Of course, when I first read this tome I was a mere SF-struck kid and the historical dimension pretty much escaped me. There are a few advantages to getting older. 

Now I want to track down Volumes Three and Four of the series, the volumes that cover the tumultuous 1970s. And Volume Five for reasons of compulsive completism. As far as I know, the series never went past Volume Five, 

This omnibus is very out of print. However, many used copies are available. 

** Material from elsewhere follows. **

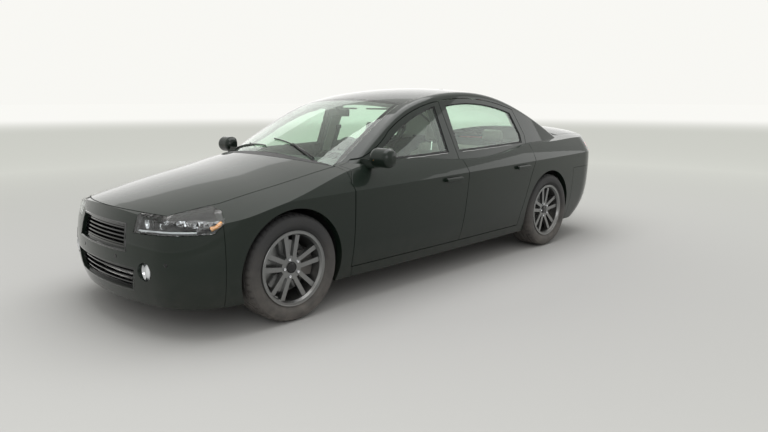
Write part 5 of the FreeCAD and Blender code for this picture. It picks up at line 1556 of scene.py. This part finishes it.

1: Although I don’t recall the exact circumstances under which I acquired this book, I can pretty sure it was in 1973, because inside it I found this, 


as well several other autographs from the 1972 – 73 Montreal Canadiens. My aunt got them for me with her amazing nun powers. But I do remember reading it over and over, so I would have read it during the 1974 – 1981 period covered by my Tears reviews. 

2: Grandfather Scott once managed to summon a surprising fraction of the San Francisco Fire Department when he fired up the engine of a German harbour boat he was repairing. The engine burned dirty and the fire department misinterpreted the tall column of black smoke. 

3: The Leafs are arguably not the worst NHL team ever (that might be the Capitals), but they are the worst hockey team to be inexplicably popular and profitable. I cannot fathom why I am expected to cheer for these doofuses based on mere geographic proximity.